### Given task
Below is a set of entries. Reproduce exactly the lines from the one containing "Break this object" through the end, both included.

** Start Records for this exercise **

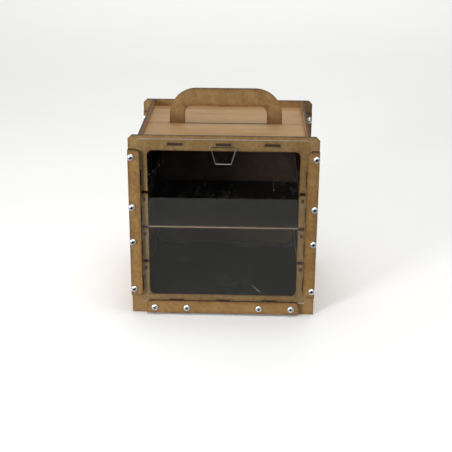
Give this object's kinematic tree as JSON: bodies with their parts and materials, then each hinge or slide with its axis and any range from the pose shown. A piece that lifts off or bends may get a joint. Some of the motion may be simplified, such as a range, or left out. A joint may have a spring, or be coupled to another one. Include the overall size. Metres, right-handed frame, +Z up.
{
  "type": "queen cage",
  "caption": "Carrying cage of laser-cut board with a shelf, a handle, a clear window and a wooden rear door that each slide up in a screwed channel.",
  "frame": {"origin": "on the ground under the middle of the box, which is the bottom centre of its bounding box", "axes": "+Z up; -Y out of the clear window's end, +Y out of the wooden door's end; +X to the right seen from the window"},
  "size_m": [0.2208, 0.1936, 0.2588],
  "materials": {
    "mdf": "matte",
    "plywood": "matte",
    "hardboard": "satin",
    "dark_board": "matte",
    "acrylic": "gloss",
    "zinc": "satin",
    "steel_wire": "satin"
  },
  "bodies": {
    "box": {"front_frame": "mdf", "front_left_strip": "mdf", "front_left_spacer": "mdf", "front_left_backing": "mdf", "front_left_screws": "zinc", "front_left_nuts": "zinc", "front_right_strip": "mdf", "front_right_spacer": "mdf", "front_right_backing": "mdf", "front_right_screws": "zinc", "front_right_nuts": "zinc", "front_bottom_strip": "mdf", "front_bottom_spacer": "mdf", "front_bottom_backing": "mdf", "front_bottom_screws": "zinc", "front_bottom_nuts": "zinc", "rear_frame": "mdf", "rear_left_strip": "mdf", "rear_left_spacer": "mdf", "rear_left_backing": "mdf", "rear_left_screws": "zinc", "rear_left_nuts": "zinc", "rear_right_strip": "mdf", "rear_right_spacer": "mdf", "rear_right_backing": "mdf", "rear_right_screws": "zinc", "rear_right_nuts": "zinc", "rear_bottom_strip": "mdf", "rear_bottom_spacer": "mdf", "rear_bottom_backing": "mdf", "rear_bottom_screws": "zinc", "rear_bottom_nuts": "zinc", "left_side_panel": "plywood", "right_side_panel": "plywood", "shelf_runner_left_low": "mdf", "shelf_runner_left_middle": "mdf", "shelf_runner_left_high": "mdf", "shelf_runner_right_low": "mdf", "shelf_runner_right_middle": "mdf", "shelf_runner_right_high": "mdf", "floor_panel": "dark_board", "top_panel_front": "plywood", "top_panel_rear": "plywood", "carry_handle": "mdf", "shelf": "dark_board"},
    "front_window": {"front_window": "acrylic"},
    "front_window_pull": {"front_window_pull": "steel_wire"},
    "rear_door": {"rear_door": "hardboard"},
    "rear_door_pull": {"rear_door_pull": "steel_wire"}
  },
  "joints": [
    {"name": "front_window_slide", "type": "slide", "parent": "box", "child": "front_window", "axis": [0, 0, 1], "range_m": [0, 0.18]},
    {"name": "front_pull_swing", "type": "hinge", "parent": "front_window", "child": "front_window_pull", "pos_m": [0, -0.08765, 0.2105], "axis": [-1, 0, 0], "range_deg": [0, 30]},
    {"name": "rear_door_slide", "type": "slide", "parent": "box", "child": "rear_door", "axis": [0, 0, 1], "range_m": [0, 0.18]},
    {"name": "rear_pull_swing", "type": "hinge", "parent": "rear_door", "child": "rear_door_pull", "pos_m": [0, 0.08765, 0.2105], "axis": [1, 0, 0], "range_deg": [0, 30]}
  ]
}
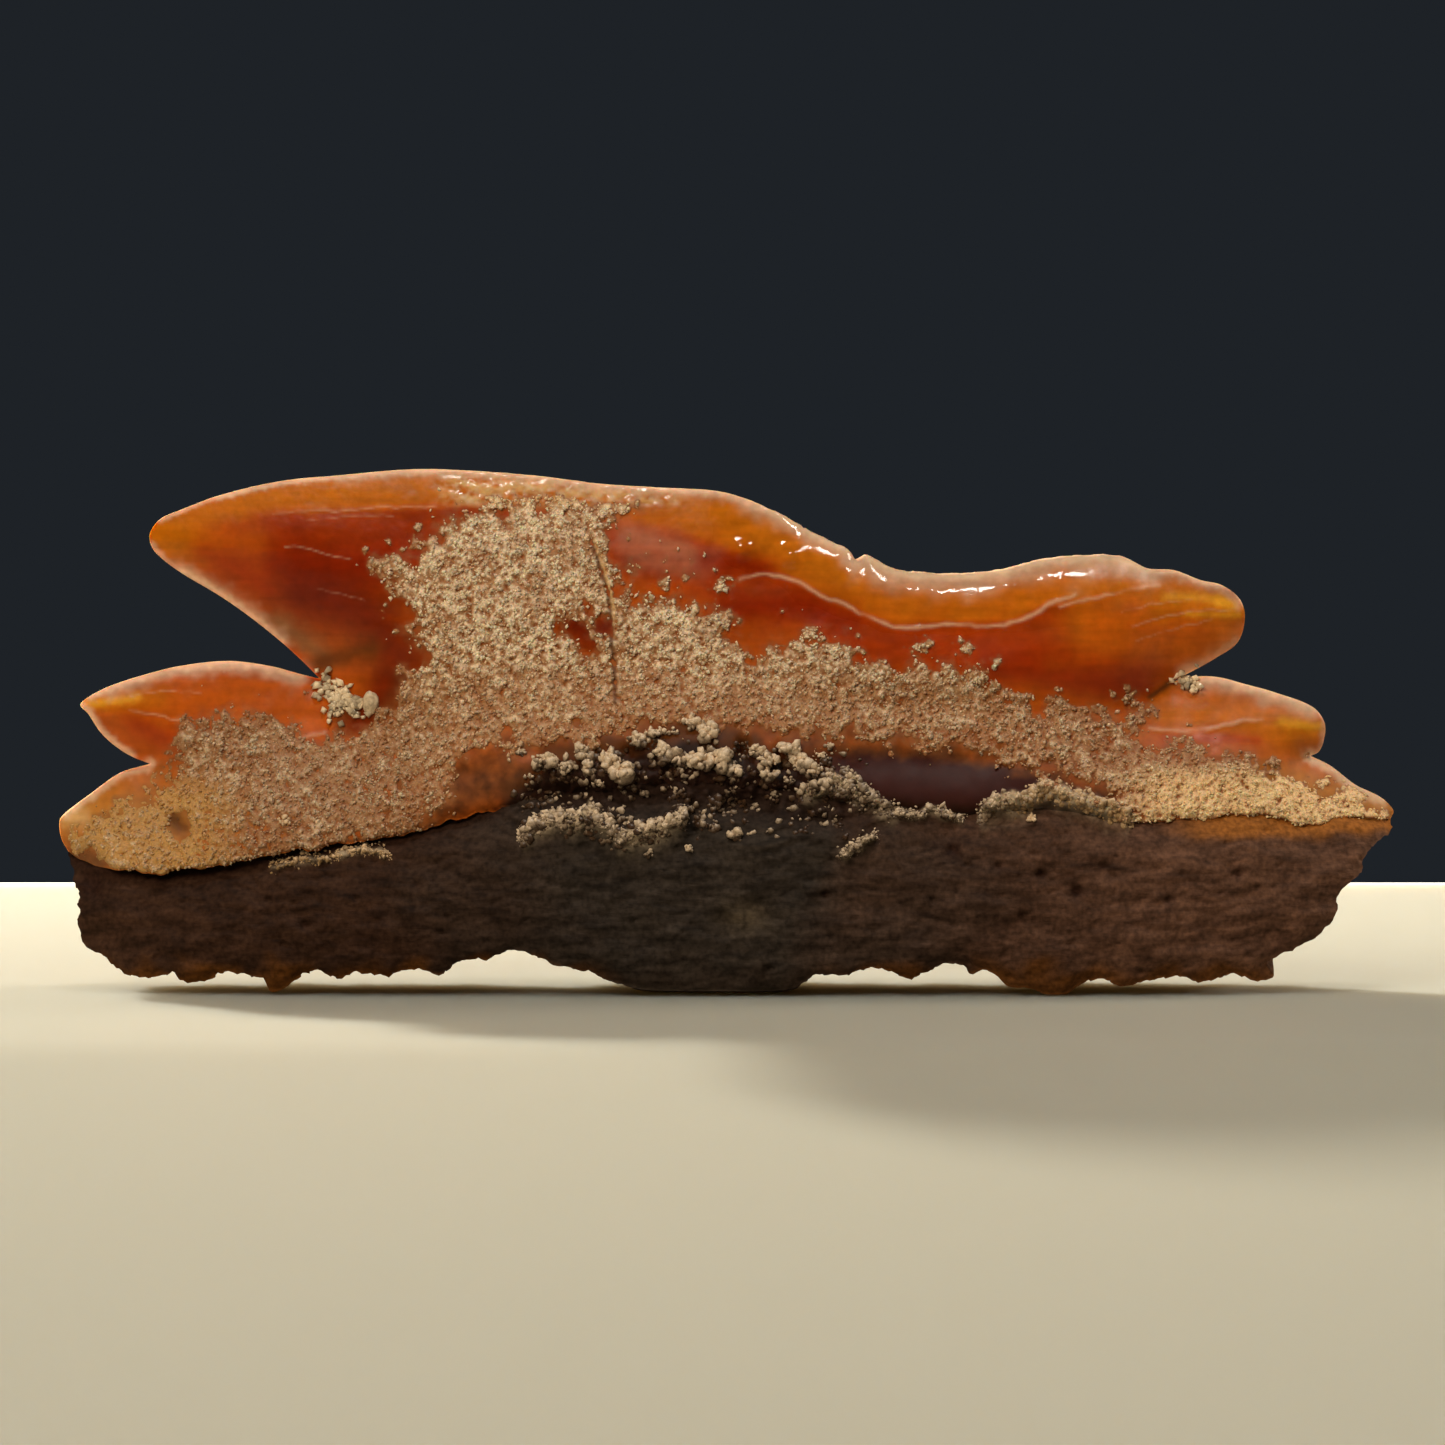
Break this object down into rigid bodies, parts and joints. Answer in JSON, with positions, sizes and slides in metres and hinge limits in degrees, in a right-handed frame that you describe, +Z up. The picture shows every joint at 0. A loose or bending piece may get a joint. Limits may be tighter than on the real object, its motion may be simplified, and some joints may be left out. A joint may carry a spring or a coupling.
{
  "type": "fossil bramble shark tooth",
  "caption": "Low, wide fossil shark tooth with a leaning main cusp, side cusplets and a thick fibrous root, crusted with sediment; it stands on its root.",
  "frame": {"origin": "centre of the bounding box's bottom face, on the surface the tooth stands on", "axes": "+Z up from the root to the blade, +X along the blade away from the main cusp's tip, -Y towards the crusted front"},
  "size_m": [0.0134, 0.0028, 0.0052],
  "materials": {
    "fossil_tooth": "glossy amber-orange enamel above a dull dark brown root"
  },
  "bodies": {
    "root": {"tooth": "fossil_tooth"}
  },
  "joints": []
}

** End Records for this exercise **

### Solution
Break this object down into rigid bodies, parts and joints. Answer in JSON, with positions, sizes and slides in metres and hinge limits in degrees, in a right-handed frame that you describe, +Z up. The picture shows every joint at 0. A loose or bending piece may get a joint. Limits may be tighter than on the real object, its motion may be simplified, and some joints may be left out. A joint may carry a spring or a coupling.
{
  "type": "fossil bramble shark tooth",
  "caption": "Low, wide fossil shark tooth with a leaning main cusp, side cusplets and a thick fibrous root, crusted with sediment; it stands on its root.",
  "frame": {"origin": "centre of the bounding box's bottom face, on the surface the tooth stands on", "axes": "+Z up from the root to the blade, +X along the blade away from the main cusp's tip, -Y towards the crusted front"},
  "size_m": [0.0134, 0.0028, 0.0052],
  "materials": {
    "fossil_tooth": "glossy amber-orange enamel above a dull dark brown root"
  },
  "bodies": {
    "root": {"tooth": "fossil_tooth"}
  },
  "joints": []
}